Стало быть, Гайль брал даже не из вторых, а из третьих рук и во всяком случае не мог быть для Беляева образцом. Беляев же основательно был знаком с трудами Циолковского, еще в 1930г. он посвятил ученому очерк «Гражданин эфирного острова».
Предисловие Циолковского ко второму изданию «Прыжка в ничто» (Л.: изд. «Молодая гвардия», 1935) по всем пунктам противоположно рецензии Перельмана. Приведем карандашный, неразборчивой крупной скорописью набросок, сохранившийся на обороте беляевского письма:
«А.Р. Ваш [зачеркнуто: роман] рассказ перечел и могу дать следующую) оценку. Ваш рассказ содержательнее, научнее и литературнее всех известных мне работ на [тему?] междупланетных путешествий. Поэтому я очень рад появлению 2-го издания. Он более будет способствовать распространению интереса?) к великой задаче 20 века, чем другие <нрзб> популярные рассказы, не исключая даже иностранных. Подробно и доступно [достаточно?] он охарактеризован профессором Н.А.>Рыниным. Что же касается до посвящения его мне, то я считаю это Ваш<ей> любезностью и честью для себя».[153]

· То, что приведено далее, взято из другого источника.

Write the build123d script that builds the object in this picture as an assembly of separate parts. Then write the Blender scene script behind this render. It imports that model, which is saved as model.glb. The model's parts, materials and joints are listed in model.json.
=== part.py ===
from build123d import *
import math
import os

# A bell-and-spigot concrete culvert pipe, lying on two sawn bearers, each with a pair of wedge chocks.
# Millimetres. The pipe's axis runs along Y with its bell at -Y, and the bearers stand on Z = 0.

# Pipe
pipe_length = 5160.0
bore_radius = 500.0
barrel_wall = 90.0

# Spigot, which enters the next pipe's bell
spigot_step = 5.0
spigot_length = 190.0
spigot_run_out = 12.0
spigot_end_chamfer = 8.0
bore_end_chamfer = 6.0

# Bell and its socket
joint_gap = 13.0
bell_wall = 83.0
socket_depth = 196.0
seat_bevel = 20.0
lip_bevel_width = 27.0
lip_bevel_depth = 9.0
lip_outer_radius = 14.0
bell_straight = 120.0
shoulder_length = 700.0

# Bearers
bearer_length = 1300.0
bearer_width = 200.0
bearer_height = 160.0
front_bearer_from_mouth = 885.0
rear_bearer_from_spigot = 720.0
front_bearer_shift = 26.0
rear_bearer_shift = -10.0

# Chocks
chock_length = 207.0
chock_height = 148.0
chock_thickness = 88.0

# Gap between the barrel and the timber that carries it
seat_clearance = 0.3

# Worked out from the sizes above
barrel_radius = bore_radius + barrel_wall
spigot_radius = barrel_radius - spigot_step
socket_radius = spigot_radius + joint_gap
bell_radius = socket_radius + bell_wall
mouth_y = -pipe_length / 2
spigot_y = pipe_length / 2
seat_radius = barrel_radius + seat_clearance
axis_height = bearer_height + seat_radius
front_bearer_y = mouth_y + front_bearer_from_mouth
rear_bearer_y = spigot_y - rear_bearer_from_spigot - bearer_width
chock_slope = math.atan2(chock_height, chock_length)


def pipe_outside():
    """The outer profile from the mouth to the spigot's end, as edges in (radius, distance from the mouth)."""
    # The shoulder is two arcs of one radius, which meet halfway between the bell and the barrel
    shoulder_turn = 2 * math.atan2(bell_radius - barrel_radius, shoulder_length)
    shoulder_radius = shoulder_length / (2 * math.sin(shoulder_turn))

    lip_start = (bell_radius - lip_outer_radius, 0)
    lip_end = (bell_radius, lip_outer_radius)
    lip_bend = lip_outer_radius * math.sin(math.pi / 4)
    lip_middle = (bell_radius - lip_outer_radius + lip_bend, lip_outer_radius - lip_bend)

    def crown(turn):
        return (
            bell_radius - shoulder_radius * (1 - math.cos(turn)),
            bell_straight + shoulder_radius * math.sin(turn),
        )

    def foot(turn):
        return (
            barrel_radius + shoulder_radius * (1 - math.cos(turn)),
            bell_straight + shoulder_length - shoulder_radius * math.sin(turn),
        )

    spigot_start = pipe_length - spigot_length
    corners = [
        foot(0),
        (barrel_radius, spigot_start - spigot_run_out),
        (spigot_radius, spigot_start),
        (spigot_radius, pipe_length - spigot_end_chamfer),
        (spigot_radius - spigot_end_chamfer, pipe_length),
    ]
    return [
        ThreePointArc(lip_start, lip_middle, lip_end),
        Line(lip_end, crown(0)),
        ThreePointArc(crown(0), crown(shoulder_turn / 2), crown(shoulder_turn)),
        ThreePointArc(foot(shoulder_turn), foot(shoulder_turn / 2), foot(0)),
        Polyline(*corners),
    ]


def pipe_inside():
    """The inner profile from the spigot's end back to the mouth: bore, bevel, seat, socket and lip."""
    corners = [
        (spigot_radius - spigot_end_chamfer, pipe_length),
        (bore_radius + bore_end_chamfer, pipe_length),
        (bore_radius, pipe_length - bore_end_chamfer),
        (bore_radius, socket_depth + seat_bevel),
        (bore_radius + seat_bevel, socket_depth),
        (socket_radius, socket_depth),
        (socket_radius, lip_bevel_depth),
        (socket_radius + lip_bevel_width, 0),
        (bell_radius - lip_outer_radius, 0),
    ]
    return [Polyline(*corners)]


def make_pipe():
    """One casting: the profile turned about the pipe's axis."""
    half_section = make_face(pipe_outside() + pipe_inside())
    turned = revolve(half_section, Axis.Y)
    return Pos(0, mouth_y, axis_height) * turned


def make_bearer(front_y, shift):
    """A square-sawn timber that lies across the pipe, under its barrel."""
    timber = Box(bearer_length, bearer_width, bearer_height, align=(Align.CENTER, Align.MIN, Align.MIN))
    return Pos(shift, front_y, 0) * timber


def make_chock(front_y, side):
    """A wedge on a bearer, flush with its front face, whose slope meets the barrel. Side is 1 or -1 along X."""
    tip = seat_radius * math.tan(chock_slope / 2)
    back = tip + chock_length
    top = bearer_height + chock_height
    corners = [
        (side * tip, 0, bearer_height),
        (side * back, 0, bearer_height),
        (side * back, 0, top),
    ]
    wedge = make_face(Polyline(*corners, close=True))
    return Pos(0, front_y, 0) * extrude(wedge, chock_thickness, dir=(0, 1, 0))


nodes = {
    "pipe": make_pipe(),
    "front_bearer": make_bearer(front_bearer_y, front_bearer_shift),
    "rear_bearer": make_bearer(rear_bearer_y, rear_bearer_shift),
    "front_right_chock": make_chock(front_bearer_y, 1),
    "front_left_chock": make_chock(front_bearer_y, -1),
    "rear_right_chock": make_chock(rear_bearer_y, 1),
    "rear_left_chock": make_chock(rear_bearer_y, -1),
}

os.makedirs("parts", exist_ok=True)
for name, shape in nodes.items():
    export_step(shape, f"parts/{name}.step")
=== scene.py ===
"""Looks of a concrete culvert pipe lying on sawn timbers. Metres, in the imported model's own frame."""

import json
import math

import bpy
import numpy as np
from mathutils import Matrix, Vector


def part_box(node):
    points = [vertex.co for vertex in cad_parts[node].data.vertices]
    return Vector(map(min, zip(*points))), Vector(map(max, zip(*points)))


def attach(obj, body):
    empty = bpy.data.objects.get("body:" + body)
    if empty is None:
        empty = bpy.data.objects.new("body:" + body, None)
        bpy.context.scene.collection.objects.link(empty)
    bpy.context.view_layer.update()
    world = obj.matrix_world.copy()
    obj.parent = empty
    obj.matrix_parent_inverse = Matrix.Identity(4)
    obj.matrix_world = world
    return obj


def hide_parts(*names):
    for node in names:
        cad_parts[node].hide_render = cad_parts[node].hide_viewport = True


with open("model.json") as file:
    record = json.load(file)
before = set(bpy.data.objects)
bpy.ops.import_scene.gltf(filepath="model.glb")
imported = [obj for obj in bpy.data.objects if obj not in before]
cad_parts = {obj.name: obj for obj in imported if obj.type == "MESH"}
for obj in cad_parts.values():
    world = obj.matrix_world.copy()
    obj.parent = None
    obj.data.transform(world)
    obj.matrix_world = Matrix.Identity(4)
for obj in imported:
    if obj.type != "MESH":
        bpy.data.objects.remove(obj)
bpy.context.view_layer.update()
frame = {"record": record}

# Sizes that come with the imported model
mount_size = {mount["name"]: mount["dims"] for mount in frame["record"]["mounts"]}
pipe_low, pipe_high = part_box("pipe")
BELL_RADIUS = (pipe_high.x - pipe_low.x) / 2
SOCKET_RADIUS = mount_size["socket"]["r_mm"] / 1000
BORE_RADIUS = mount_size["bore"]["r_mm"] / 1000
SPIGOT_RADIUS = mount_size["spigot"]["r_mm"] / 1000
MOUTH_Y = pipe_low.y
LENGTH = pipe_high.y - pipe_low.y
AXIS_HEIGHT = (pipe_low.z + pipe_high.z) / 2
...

Поддержка окрылила Беляева. «Ваш теплый отзыв о моем романе, — отвечал он Циолковскому, — придает мне силы в нелегкой борьбе за создание научно-фантастических произведений».[154] Циолковский консультировал второе издание, входил в детали. «Я уже исправил текст согласно Вашим замечаниям», — сообщал Беляев в другом письме. — Во втором издании редакция только несколько облегчает «научную нагрузку» — снимает «Дневник Ганса» и кое-какие длинноты в тексте, которые, по мнению читателей, несколько тяжелы для беллетристического произведения.